2. At the start of your agreement, an ‘Optional Final Payment’ fee will be arranged, also known sometimes as the Guaranteed Minimum Future Value (GMFV). This will confirm the final fee amount you will pay to buy the car at the end of the agreed finance term. 

3. You can part-exchange or trade your car in and start a new agreement on your next car. 

Please note: Charges may be incurred if you have gone over the agreed mileage limit or if your vehicle is damaged. It’s worth checking your contract for the details here. 

 

Who is PCP suitable for? 

If you are a private buyer and looking for multiple options at the end of your agreement, perhaps knowing your circumstances may change in the future, then a PCP agreement could be the right choice for you. 


Benefits of PCP

1. You have various options at the end of the agreement.

2. Flexible finance terms.

3. Deposit contribution helps to lower your monthly payments.

4. You can cancel your PCP agreement early.


Can I Cancel My Car Finance


For more information and to find out if a PCP agreement is the right choice for you, enquire online, give us a call, or pop down to your local Bristol Street Motors dealership today, where one of our friendly team members will help you get started. 

Find out more about PCP

 

Hire Purchase

What is HP?

Hire Purchase (HP) is another popular finance option for many motorists, especially those with a focus on a straightforward, simple route to owning a car, rather than flexibility of contract. 

It’s a super easy option to follow. Pay an initial deposit followed by monthly payments, with interest included, and at the end of the agreement, you have the choice to own the car by paying an ‘Optional Final Payment fee’. As this ‘Optional Final Payment fee’ is usually quite low compared to the amount spent on the contract already, it’s common practice to pay this and own the car. 

 

How does HP work?

The first deposit is usually at least 10% of what the car is priced at. This can either be paid in cash or as a part-exchange for an older vehicle, or both. Once this is paid, you will begin paying the monthly payments for a fixed period and at the end of the agreement, you can pay the ‘Optional Final Payment fee,’ which will give you full ownership of the vehicle. 

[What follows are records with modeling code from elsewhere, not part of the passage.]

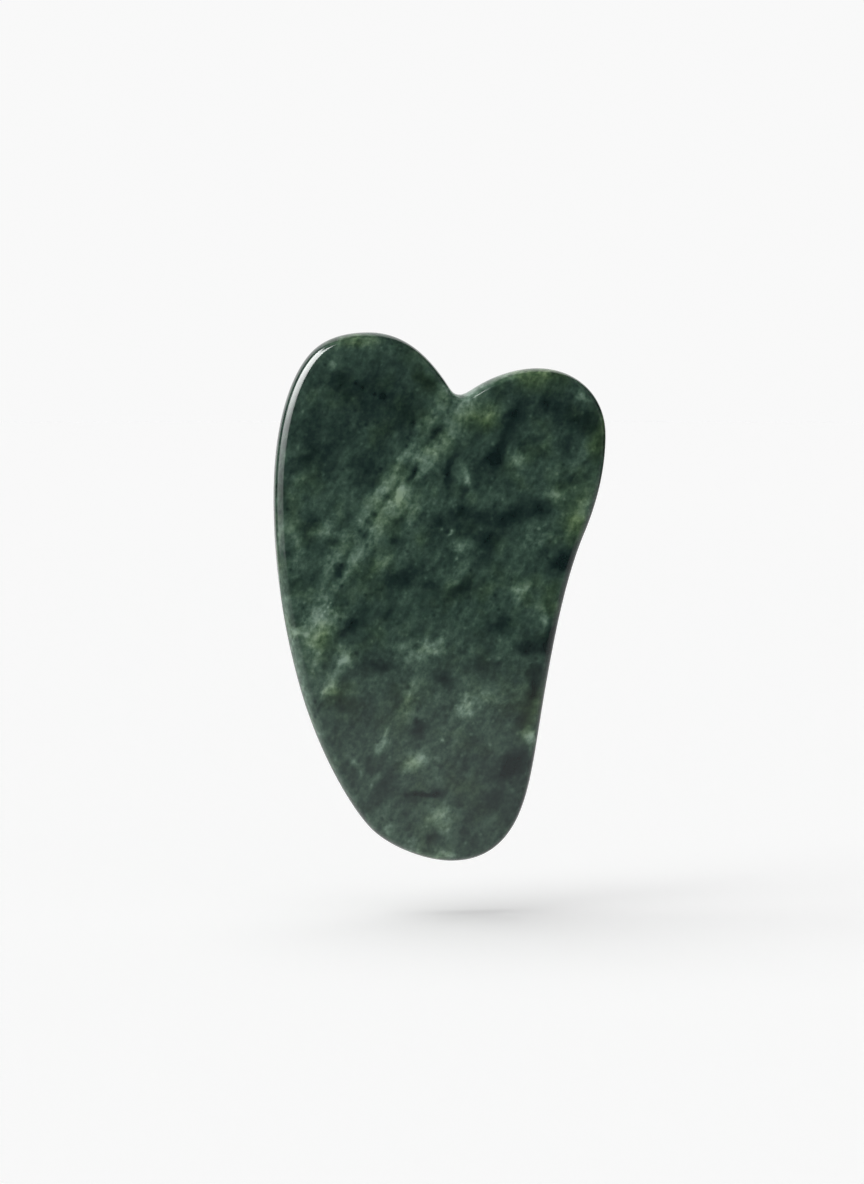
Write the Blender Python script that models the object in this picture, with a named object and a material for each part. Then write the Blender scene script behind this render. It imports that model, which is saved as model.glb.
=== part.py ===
"""Heart-shaped jade gua sha scraper, carved and polished from one flat piece of stone.

The stone stands upright in its frame, in metres: X is its width, Y its thickness and Z its length,
with the two-lobed end up. The origin is the centre of its box. Both faces are flat, and the rim
between them is a full elliptical bullnose all the way round.
"""

import math

import bmesh
import bpy
from mathutils import Matrix

MM = 0.001

# Driving dimensions, in millimetres.
LENGTH = 85.0
WIDTH = 53.6
THICKNESS = 6.0
RIM_REACH = 1.4

# The two ends of each axis, from which the outline is laid out.
TOP = LENGTH / 2
BOTTOM = -LENGTH / 2
RIGHT = WIDTH / 2
LEFT = -WIDTH / 2

# The outline at mid thickness, anticlockwise as seen from the front. Each knot has its x and z, the
# heading of the outline there in degrees from +X, and the lengths of its two curve handles, behind
# and ahead.
OUTLINE_KNOTS = (
    (-11.5, TOP, 180, 6.0, 3.0),            # crown of the tall left lobe
    (-20.2, TOP - 2.7, 222, 3.2, 4.8),      # its shoulder
    (LEFT, 16.0, 270, 12.5, 10.5),          # widest point of the long convex side
    (-22.4, -15.0, 286, 10.5, 10.0),        # the long side, curving in
    (-10.8, -37.5, 317, 4.8, 3.4),          # soft corner above the tip
    (2.0, BOTTOM, 0, 4.8, 4.6),             # tip
    (12.1, -36.4, 61, 4.6, 4.5),            # outer corner of the tip
    (16.1, -20.5, 81, 6.0, 14.0),           # start of the hollow side
    (23.4, 10.4, 67, 8.0, 4.5),             # end of the hollow side
    (RIGHT, 26.0, 90, 6.0, 6.3),            # widest point of the short right lobe
    (15.7, TOP - 5.7, 180, 6.5, 2.6),       # its crown
    (6.6, TOP - 8.2, 209, 3.6, 1.8),        # its slope into the notch
    (3.1, TOP - 9.9, 180, 1.0, 0.8),        # bottom of the notch
    (1.4, TOP - 8.8, 123, 0.9, 5.6),        # steep side of the notch
)
STEPS_PER_SPAN = 14
RIM_RESOLUTION = 4

JADE_GREEN = (0.040, 0.068, 0.050, 1.0)
JADE_ROUGHNESS = 0.16
WELD_DISTANCE = 1e-6


def clear_scene():
    """Remove every object, so that only the scraper is in the scene."""
    for thing in list(bpy.data.objects):
        bpy.data.objects.remove(thing, do_unlink=True)


def new_collection(name):
    """Make a collection and link it to the scene."""
    collection = bpy.data.collections.new(name)
    bpy.context.scene.collection.children.link(collection)
    return collection


def jade_material():
    """Polished green jade: a glossy, non-metallic stone."""
    material = bpy.data.materials.new("polished_jade")
    material.use_nodes = True
    shader = material.node_tree.nodes["Principled BSDF"]
    shader.inputs["Base Color"].default_value = JADE_GREEN
    shader.inputs["Roughness"].default_value = JADE_ROUGHNESS
    shader.inputs["Metallic"].default_value = 0.0
    return material


def along(heading, distance):
    """The step of a given length, in metres, in a heading in degrees."""
    angle = math.radians(heading)
    return (distance * MM * math.cos(angle), distance * MM * math.sin(angle), 0.0)


def outline_curve(collection):
    """The filled outline, drawn flat in the curve's XY plane, with the round rim on its edge.

    The offset draws the fill in by the rim's reach, and the bevel carries the edge back out to the
    outline, so the outline is the true edge at mid thickness.
    """
    curve = bpy.data.curves.new("stone_outline", "CURVE")
    curve.dimensions = "2D"
    curve.fill_mode = "BOTH"
    curve.resolution_u = STEPS_PER_SPAN
    curve.render_resolution_u = 0
    curve.bevel_depth = RIM_REACH * MM
    curve.bevel_resolution = RIM_RESOLUTION
    curve.offset = -RIM_REACH * MM
    spline = curve.splines.new("BEZIER")
    spline.bezier_points.add(len(OUTLINE_KNOTS) - 1)
    spline.use_cyclic_u = True
    for point, (x, z, heading, behind, ahead) in zip(spline.bezier_points, OUTLINE_KNOTS):
        point.handle_left_type = "FREE"
        point.handle_right_type = "FREE"
        point.co = (x * MM, z * MM, 0.0)
        point.handle_left = [a - b for a, b in zip(point.co, along(heading, behind))]
        point.handle_right = [a + b for a, b in zip(point.co, along(heading, ahead))]
    outline = bpy.data.objects.new("stone_outline", curve)
    collection.objects.link(outline)
    return outline


def stone_from_outline(outline, name, collection):
    """Turn the outline into the stone: a closed mesh, standing up, at its full thickness."""
    bpy.context.view_layer.update()
    evaluated = outline.evaluated_get(bpy.context.evaluated_depsgraph_get())
    mesh = bpy.data.meshes.new_from_object(evaluated)
    mesh.name = name

    stretch = Matrix.Diagonal((1.0, 1.0, THICKNESS / 2 / RIM_REACH, 1.0))
    stand_up = Matrix.Rotation(math.radians(90), 4, "X")
    form = bmesh.new()
    form.from_mesh(mesh)
    bmesh.ops.remove_doubles(form, verts=form.verts, dist=WELD_DISTANCE)
    bmesh.ops.transform(form, matrix=stand_up @ stretch, verts=form.verts)
    bmesh.ops.recalc_face_normals(form, faces=form.faces)
    form.to_mesh(mesh)
    form.free()

    mesh.shade_smooth()
    mesh.set_sharp_from_angle(angle=math.radians(40))
    stone = bpy.data.objects.new(name, mesh)
    collection.objects.link(stone)
    bpy.data.objects.remove(outline, do_unlink=True)
    return stone


def main():
    clear_scene()
    scraper = new_collection("gua_sha_scraper")
    stone = stone_from_outline(outline_curve(scraper), "jade_stone", scraper)
    stone.data.materials.clear()
    stone.data.materials.append(jade_material())


main()
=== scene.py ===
"""The looks of the jade gua sha scraper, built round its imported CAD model.

The stone stands upright in the frame, in metres: X is its width, Y its thickness with the front
face at -Y, and Z its length. Everything here is worked out from the CAD stone's own outline and
box. The jade's pattern is laid out in millimetres from the stone's centre.
"""

import math

import bmesh
import bpy
import numpy as np
from mathutils import Euler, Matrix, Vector
from mathutils.geometry import delaunay_2d_cdt


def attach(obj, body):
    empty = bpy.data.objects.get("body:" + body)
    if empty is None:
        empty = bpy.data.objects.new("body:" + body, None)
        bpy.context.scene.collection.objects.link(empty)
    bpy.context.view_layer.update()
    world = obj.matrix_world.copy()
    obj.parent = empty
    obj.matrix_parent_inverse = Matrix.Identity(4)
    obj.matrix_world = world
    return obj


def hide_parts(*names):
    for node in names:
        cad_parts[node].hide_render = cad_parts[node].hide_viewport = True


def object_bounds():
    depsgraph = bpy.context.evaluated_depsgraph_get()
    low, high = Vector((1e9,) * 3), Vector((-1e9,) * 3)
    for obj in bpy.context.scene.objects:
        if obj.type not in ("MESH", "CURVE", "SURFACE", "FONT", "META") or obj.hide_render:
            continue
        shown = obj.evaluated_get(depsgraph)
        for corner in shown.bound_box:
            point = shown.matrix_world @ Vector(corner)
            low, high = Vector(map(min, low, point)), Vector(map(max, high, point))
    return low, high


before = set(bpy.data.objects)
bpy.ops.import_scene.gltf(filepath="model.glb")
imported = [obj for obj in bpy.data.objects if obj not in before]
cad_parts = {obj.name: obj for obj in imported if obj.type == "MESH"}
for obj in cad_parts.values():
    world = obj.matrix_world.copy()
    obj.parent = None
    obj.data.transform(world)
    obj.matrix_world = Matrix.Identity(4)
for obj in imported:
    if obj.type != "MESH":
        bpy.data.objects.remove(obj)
CAD_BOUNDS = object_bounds()

MM = 0.001
LOW, HIGH = (Vector(corner) for corner in CAD_BOUNDS)
CENTRE = (LOW + HIGH) / 2
HALF_THICKNESS = (HIGH.y - LOW.y) / 2

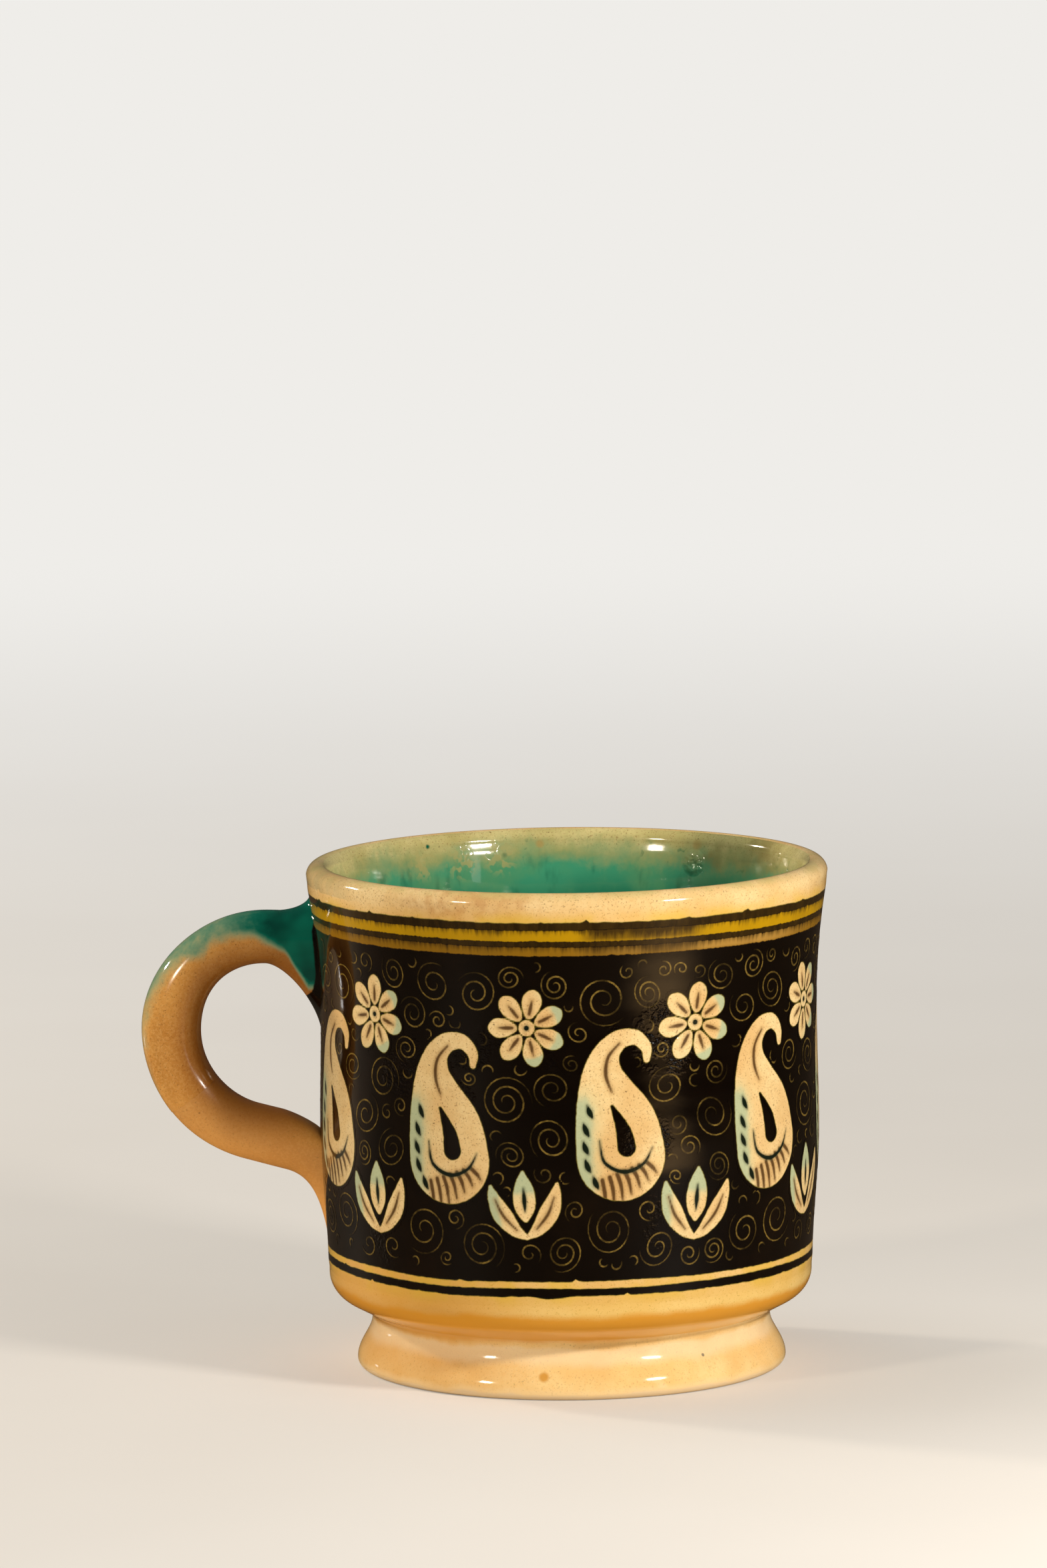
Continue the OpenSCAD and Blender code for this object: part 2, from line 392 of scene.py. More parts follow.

Although this can sound similar to PCP, a big difference is HP finance drops a larger deposit on the start of the contract, instead of having a larger lump payment at the end. It makes it a lot more likely to be able to own the car outright at the end of the contract. 

 

Who is HP suitable for?  

Hire Purchase is a great choice for both private and business customers who have a good deposit amount, especially if you want to own the vehicle at the end of the agreement. 

 

Benefits of HP

1. Straightforward contract from beginning to end.

2. Less of a lump sum at the end of the contract.

3. A great option for businesses.

4. You can cancel your HP agreement early.